Arena non ci fornisce una definizione di letteratura. Approfondisce il tema della letteratura come pedagogia e provocazione, come strumento che – attraverso l’inquietudine, la curiosità e l’esperienza – conduce a livelli sempre più profondi di conoscenza (interiore ed esteriore); della lettura come pratica che include l’esercizio dello sguardo, dell’ascolto e del silenzio. Non esistono regole per leggere, esiste però il modo in cui ci disponiamo alla lettura. Per Arena «tutto è narrazione ovunque ci sia una relazione, una domanda; ovunque io possa chiedermi cosa sta succedendo, cosa è successo, cosa succederà; ovunque possa chiedermi perché; ovunque possa chiedermi: e poi? La letteratura è intorno a noi, ma è anche dentro di noi. Si alimenta di tutto ciò che temiamo e nascondiamo; di tutto ciò che viviamo e amiamo. È un’accumulazione di eventi, di fatti, di volti, di memorie, di letture, di incontri, di fratture. È tutto quello che conserviamo e che non disperdiamo mai». Giustamente l’autrice osserva che da qualche parte questa accumulazione di esperienze resta, anche se non ne siamo consapevoli. Tutto quello che ci accade aumenta la nostra esperienza e alimenta anche il nostro subconscio, il luogo nel quale sedimenta quanto viviamo in superficie. «[…] nell’arco di una vita, – scriveva Ray Bradbury – ci riempiamo di suoni, visioni, odori, sapori, caratteri di persone, animali, paesaggi – eventi grandi o piccoli. Ci riempiamo d’impressioni ed esperienze e delle nostre reazioni nei loro confronti. Nel nostro subconscio non entrano solo i meri dati di fatto, ma i dati reattivi, il nostro muoverci incontro – il nostro allontanarci – dai fatti percepiti».

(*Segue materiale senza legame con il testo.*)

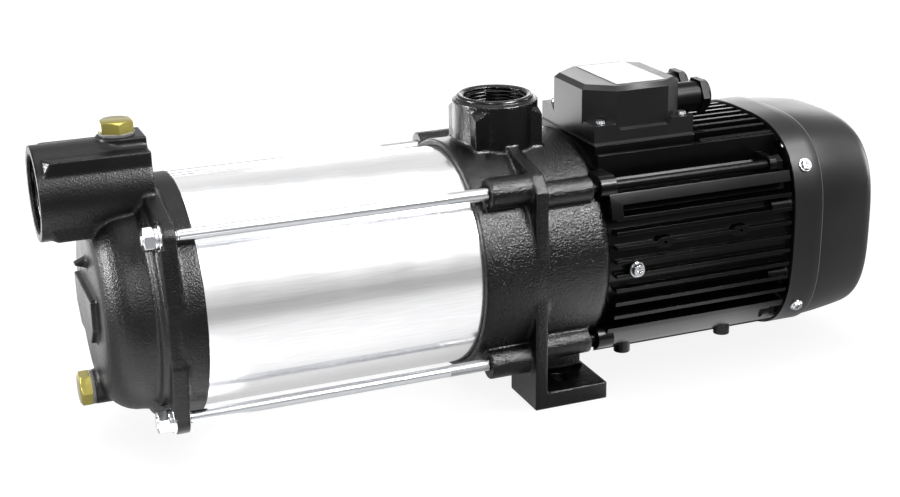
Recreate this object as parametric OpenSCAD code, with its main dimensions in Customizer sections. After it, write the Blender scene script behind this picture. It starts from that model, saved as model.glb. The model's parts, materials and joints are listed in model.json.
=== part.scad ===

Nella poesia La fiera dei miracoli, Wisłava Szymborska ci dice che tutto è possibile, anche immaginare l’inimmaginabile. L’inimmaginabile è un criterio per comprendere la bellezza e la ricchezza della letteratura. L’inimmaginabile – spiega Arena – diviene un fatto concreto apriamo «gli occhi sulle cose semplici, sulle piccole, su quelle apparentemente insignificanti della nostra quotidianità e di cui non ci accorgiamo perché sono ovvie, perché fanno parte di una routine alla quale non facciamo più caso. Perché andiamo così di corsa da non concederci il tempo dell’osservazione e dello stare. Il tempo della scoperta e dello stupore». David Foster Wallace diceva che «è difficile notare quello che vedi tutti i giorni». L’inimmaginabile è accorgerci che i veri miracoli sono nelle minuzie; quando afferriamo il dettaglio che ci sfugge, che la bellezza sta in una mucca che bruca l’erba, nel frutto che nasce dal nocciolo. La bellezza sta nella natura, quindi nel creato e nell’operato.